Тут важные управляющие выбирали из толпы подходящих людей как на черные работы, так и выискивая искусных ремесленников, музыкантов, живописцев, танцоров. Покупали девушек, осматривая их с бесцеремонностью истинно восточной. Степной помещик искал годных в актрисы для заводимого им в подражание важным барам Домашнего театра, а может быть, и для своего гарема. Старая барыня в сопровождении ливрейного лакея выбирала мастериц-рукодельниц, кружевниц и белошвеек. Проигравшийся щеголь явился с заспанным малым – отпущенным с ним из дому провинциальным слугою и, поставив его в ряд, делал вид, будто пришел совсем не для продажи человека…
Душераздирающие сцены происходили, когда разлучали супругов или мать с ее детьми, или продавали старуху-бабушку отдельно от внучат…
Незнакомец, казалось, с негодованием наблюдал все происходившее, расхаживая по площадке между оживленными группами покупателей и продавцов живого товара.
Вдруг громкое французское восклицание раздалось за его спиной:
– Господин маркиз!
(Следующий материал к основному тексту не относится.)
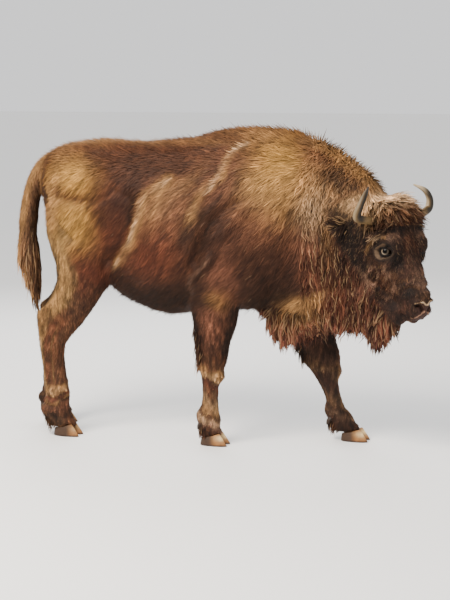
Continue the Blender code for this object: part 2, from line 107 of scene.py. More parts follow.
def tableOf(rows, what, width, kind=float):  # a row of numbers for each point, edge, face or corner
    values = np.empty(len(rows) * width, kind)
    rows.foreach_get(what, values)
    return values.reshape(-1, width)


def pointsOf(mesh, what="co"):
    return tableOf(mesh.vertices, what, 3, np.float32).astype(float)


def movePoints(mesh, points):
    mesh.vertices.foreach_set("co", points.astype(np.float32).ravel())
    mesh.update()


def setColours(mesh, name, values):  # a colour for each point, which the materials read by its name
    if values.shape[1] == 3:
        values = np.concatenate([values, np.ones((len(values), 1))], 1)
    layer = mesh.color_attributes.new(name, "FLOAT_COLOR", "POINT")
    layer.data.foreach_set("color", values.astype(np.float32).ravel())


def smoothFaces(mesh):
    mesh.polygons.foreach_set("use_smooth", np.ones(len(mesh.polygons), bool))


def faceOutward(thing, gap=None):  # turns the faces outward, after merging points closer than the gap
    pick(thing)
    bpy.ops.object.mode_set(mode="EDIT")
    bpy.ops.mesh.select_all(action="SELECT")
    if gap:
        bpy.ops.mesh.remove_doubles(threshold=gap)
    bpy.ops.mesh.normals_make_consistent(inside=False)
    bpy.ops.object.mode_set(mode="OBJECT")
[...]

Господин маркиз Пелегрини! Вас ли я вижу?
Названный маркизом быстро обернулся. Перед ним стоял одетый в ливрейный кафтан с большими гербовыми пуговицами, но при шпаге, невысокий, тощий и носатый человек с двумя крупными бородавками на лбу и на щеке Он радостно улыбался и потирал руки.
– Господин Бабю! Вот счастливая встреча! – сказал маркиз, широким жестом протягивая руку человеку в кафтане.
Тот вложил в нее свою, и несколько мгновений они стояли, обмениваясь рукопожатиями и многозначительно улыбаясь.
– Давно ли вы пожаловали в Петербург, господин маркиз? – спросил наконец Бабю.
– Не очень, – уклончиво отвечал Пелегрини.
– Не очень! Ха! Но слишком много воды утекло с тех пор, как мы встречались с вами в Париже! – оживленно говорил Бабю. – Колесо фортуны несколько раз оборачивалось для меня то верхом, то низом, и вот я очутился в этой странной столице просвещения и варварства.
– И что же, вы хорошо устроились здесь, господин Бабю?
– Не могу пожаловаться. У меня весьма почетное положение и выгодное место. Я состою главным кондитером при поварнях господина Бецкого. Это один из первейших вельмож Петербурга и лицо приближенное к императрице, – важно объяснил Бабю.
– Знаю, – кивнул маркиз. – Очень рад, что вы нашли применение своим кулинарным талантам и знаниям. Но помнится, в Париже, когда я встретился с вами, иные намерения вас увлекали, любезнейший мой Бабю! Вы искали возможность заняться философией и стать в ряды благодетелей человечества, работая на преображение мира по планам высшего искусства.
– Да! Да! Я все это помню, господин маркиз, и былые стремления не угасли в моей груди! О, если бы вы знали, сколь тяготит меня необходимость быть слугою. Но вы знаете, что у меня престарелые родители, братья и сестры. Я добрый сын, добрый отец, добрый муж, добрый друг и добрый гражданин, господин маркиз. И вот, вынужден был отправиться в варварскую Россию, где многие соотечественники, как известно, нажились около расточительных вельмож. Отложив в сторону философию и благотворительность, я занялся кондитерским искусством.